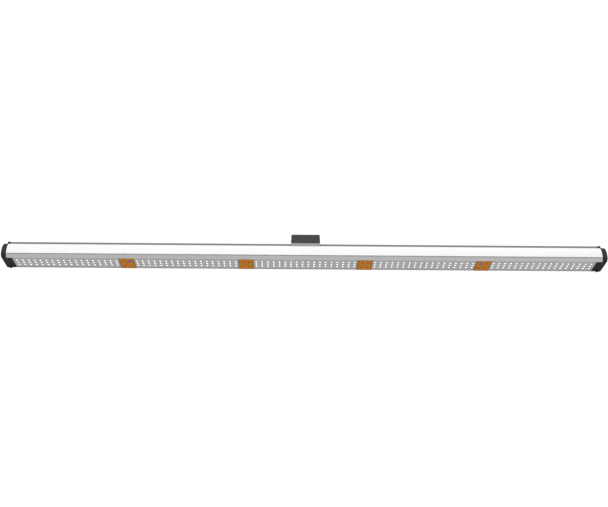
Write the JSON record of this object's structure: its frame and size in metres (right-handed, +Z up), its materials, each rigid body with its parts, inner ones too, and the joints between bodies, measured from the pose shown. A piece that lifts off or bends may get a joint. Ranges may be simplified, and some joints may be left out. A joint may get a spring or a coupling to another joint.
{
  "type": "led grow light",
  "caption": "Slim hanging LED grow light bar with a curved white housing, white and amber LED boards underneath, black end caps and a sliding top hanger.",
  "frame": {"origin": "centre of the hanger saddle's top face, between its two bolt holes", "axes": "+X along the bar, towards the outlet end; -Y is the bar's front; +Z up, towards what carries the lamp"},
  "size_m": [1.203, 0.0576, 0.0624],
  "materials": {
    "cover_white": "white powder coat, fine satin",
    "base_shell": "pale powder coat on extruded aluminium",
    "rail_grey": "satin anodised",
    "clamp_grey": "satin anodised, a shade darker than the rail",
    "seal_grey": "grey silicone strip",
    "saddle_dark": "dark grey powder coat",
    "cap_black": "moulded, fine texture",
    "gasket_rubber": "matt",
    "black_screws": "black oxide",
    "steel_screws": "zinc plated",
    "bronze_screws": "bronzed steel",
    "board_white": "white solder mask",
    "led_white": "white reflector with a pale yellow phosphor window",
    "board_amber": "amber brown solder mask",
    "led_red": "red window, satin",
    "led_blue": "violet blue window, satin",
    "thermal_pad": "matt",
    "connector_white": "moulded",
    "tray_steel": "zinc plated sheet",
    "driver_green": "green solder mask",
    "ferrite": "sintered, matt",
    "copper_winding": "enamelled copper wire",
    "capacitor_sleeve": "shrink sleeve",
    "heatsink_aluminium": "mill finish",
    "chip_black": "epoxy package",
    "terminal_green": "moulded",
    "pin_brass": "tin plated brass",
    "mains_wire": "PVC insulation",
    "led_wire": "PVC insulation"
  },
  "bodies": {
    "bracket": {"clamp_base": "clamp_grey", "hanger_saddle": "saddle_dark", "saddle_screws": "steel_screws", "clamp_screws": "steel_screws", "hanger_nuts": "steel_screws"},
    "lamp": {"accent_board_1": "board_amber", "accent_board_2": "board_amber", "accent_board_3": "board_amber", "accent_board_4": "board_amber", "blue_leds": "led_blue", "board_connectors": "connector_white", "board_standoffs": "tray_steel", "cap_gasket_left": "gasket_rubber", "cap_gasket_right": "gasket_rubber", "cap_screws_left": "black_screws", "cap_screws_right": "black_screws", "driver_board": "driver_green", "driver_capacitors": "capacitor_sleeve", "driver_choke": "copper_winding", "driver_heatsink": "heatsink_aluminium", "driver_screws": "steel_screws", "driver_terminals": "terminal_green", "driver_transistors": "chip_black", "driver_tray": "tray_steel", "earth_screw": "steel_screws", "end_cap_left": "cap_black", "end_cap_right": "cap_black", "housing_base": "base_shell", "housing_cover": "cover_white", "inlet_pins": "pin_brass", "led_board_1": "board_white", "led_board_2": "board_white", "led_board_3": "board_white", "led_board_4": "board_white", "led_board_5": "board_white", "led_wires": "led_wire", "link_socket": "cap_black", "link_wires": "mains_wire", "mains_wires": "mains_wire", "module_screws": "bronze_screws", "power_inlet": "cap_black", "rail_screws": "steel_screws", "rail_stop_left": "cap_black", "rail_stop_right": "cap_black", "red_leds": "led_red", "seam_seals": "seal_grey", "thermal_pads": "thermal_pad", "top_rail": "rail_grey", "transformer_core": "ferrite", "transformer_winding": "copper_winding", "tray_screws": "steel_screws", "white_leds_1": "led_white", "white_leds_2": "led_white", "white_leds_3": "led_white", "white_leds_4": "led_white", "white_leds_5": "led_white"}
  },
  "joints": [
    {"name": "bracket_slide", "type": "slide", "parent": "bracket", "child": "lamp", "axis": [1, 0, 0], "range_m": [-0.56, 0.56]}
  ]
}
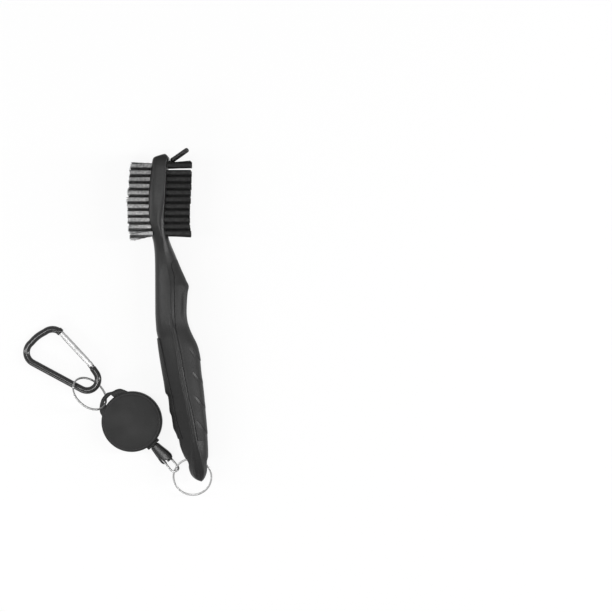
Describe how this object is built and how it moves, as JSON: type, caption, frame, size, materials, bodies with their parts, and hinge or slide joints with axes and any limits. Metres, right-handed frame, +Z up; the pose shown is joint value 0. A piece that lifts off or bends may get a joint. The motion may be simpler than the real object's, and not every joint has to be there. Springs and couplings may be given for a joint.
{
  "type": "golf club groove brush",
  "caption": "Golf club groove cleaning brush with wire and nylon bristle faces, a capped groove spike, a retractable cord reel, split rings and a carabiner clip.",
  "frame": {"origin": "centre of the whole object's outline on the surface it lies on", "axes": "+Y along the brush towards its head, +X from the wire bristles to the nylon bristles, +Z up out of the surface"},
  "size_m": [0.1106, 0.2022, 0.0221],
  "materials": {
    "handle_plastic": "satin moulded polypropylene with a fine texture",
    "grip_rubber": "matte over-moulded soft grip",
    "bristle_wire": "crimped fine wire, dull grey",
    "bristle_nylon": "black nylon filaments",
    "anchor_wire": "flat anchor wire",
    "spike_steel": "ground point",
    "cap_rubber": "smooth black",
    "ring_steel": "nickel plated spring steel",
    "connector_plastic": "black moulded",
    "reel_plastic": "fine matte black",
    "spool_plastic": "natural acetal",
    "cord": "braided nylon cord",
    "brass_trim": "turned",
    "screw_steel": "zinc plated",
    "spring_steel": "blue spring steel",
    "clip_black": "black anodised, glossy",
    "gate_silver": "bright plain aluminium"
  },
  "bodies": {
    "brush": {"handle_core": "handle_plastic", "thumb_grip": "grip_rubber", "finger_grip": "grip_rubber", "wire_tufts": "bristle_wire", "wire_corner_tufts": "bristle_wire", "wire_tuft_anchors": "anchor_wire", "nylon_tufts": "bristle_nylon", "nylon_corner_tufts": "bristle_nylon", "nylon_tuft_anchors": "anchor_wire", "groove_spike": "spike_steel"},
    "cap": {"spike_cap": "cap_rubber"},
    "handle_ring": {"handle_ring": "ring_steel"},
    "link": {"oval_link": "ring_steel"},
    "connector": {"cord_connector": "connector_plastic", "connector_pin": "ring_steel", "cord_crimp": "brass_trim", "cord_lead": "cord"},
    "reel": {"reel_back_case": "reel_plastic", "reel_front_cover": "reel_plastic", "axle_screw": "screw_steel", "mainspring": "spring_steel", "mouth_bush": "connector_plastic"},
    "spool": {"cord_spool": "spool_plastic", "wound_cord": "cord"},
    "reel_ring": {"reel_ring": "ring_steel"},
    "carabiner": {"carabiner_body": "clip_black", "gate_rivet": "gate_silver"},
    "gate": {"carabiner_gate": "gate_silver", "gate_plunger": "gate_silver", "gate_spring": "spring_steel"}
  },
  "joints": [
    {"name": "cap_pull", "type": "slide", "parent": "brush", "child": "cap", "axis": [0.8192, 0.5736, 0], "range_m": [0, 0.013]},
    {"name": "ring_swing", "type": "hinge", "parent": "brush", "child": "handle_ring", "pos_m": [0.04375, -0.0811, 0.01104], "axis": [1, 0, 0], "range_deg": [-30, 60]},
    {"name": "link_travel", "type": "hinge", "parent": "handle_ring", "child": "link", "pos_m": [0.04375, -0.08983, 0.00887], "axis": [0, -0.2419, 0.9703], "range_deg": [0, 80]},
    {"name": "connector_swing", "type": "hinge", "parent": "link", "child": "connector", "pos_m": [0.02751, -0.07845, 0.00424], "axis": [0.0044, -0.6392, -0.769], "range_deg": [0, 15]},
    {"name": "cord_pull", "type": "slide", "parent": "connector", "child": "reel", "axis": [-0.682, 0.7314, 0], "range_m": [0, 0.6], "stiffness_N_per_m": 2, "springref_m": -0.3},
    {"name": "spool_turn", "type": "hinge", "parent": "reel", "child": "spool", "pos_m": [0.00835, -0.0579, 0.00404], "axis": [0, 0, 1], "range_deg": [0, 2907]},
    {"name": "reel_ring_swing", "type": "hinge", "parent": "reel", "child": "reel_ring", "pos_m": [-0.00891, -0.04442, 0.00534], "axis": [-0.6156, -0.7881, 0], "range_deg": [-8, 30]},
    {"name": "carabiner_swing", "type": "hinge", "parent": "reel_ring", "child": "carabiner", "pos_m": [-0.01194, -0.03583, 0.00387], "axis": [-0.7667, 0.6347, 0.0966], "range_deg": [-20, 20]},
    {"name": "gate_open", "type": "hinge", "parent": "carabiner", "child": "gate", "pos_m": [-0.01642, -0.02424, 0.00353], "axis": [-0.0324, 0.0172, 0.9993], "range_deg": [0, 28], "stiffness_Nm_per_rad": 0.004, "springref_deg": -17.19}
  ],
  "couplings": [
    {"joint": "spool_turn", "follows": "cord_pull", "rad_per_m": 84.388}
  ]
}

REQUIREMENT> Report the number of lines that include the string "parts"; return nothing but the count.

SOLUTION TO THE PROBLEM> 2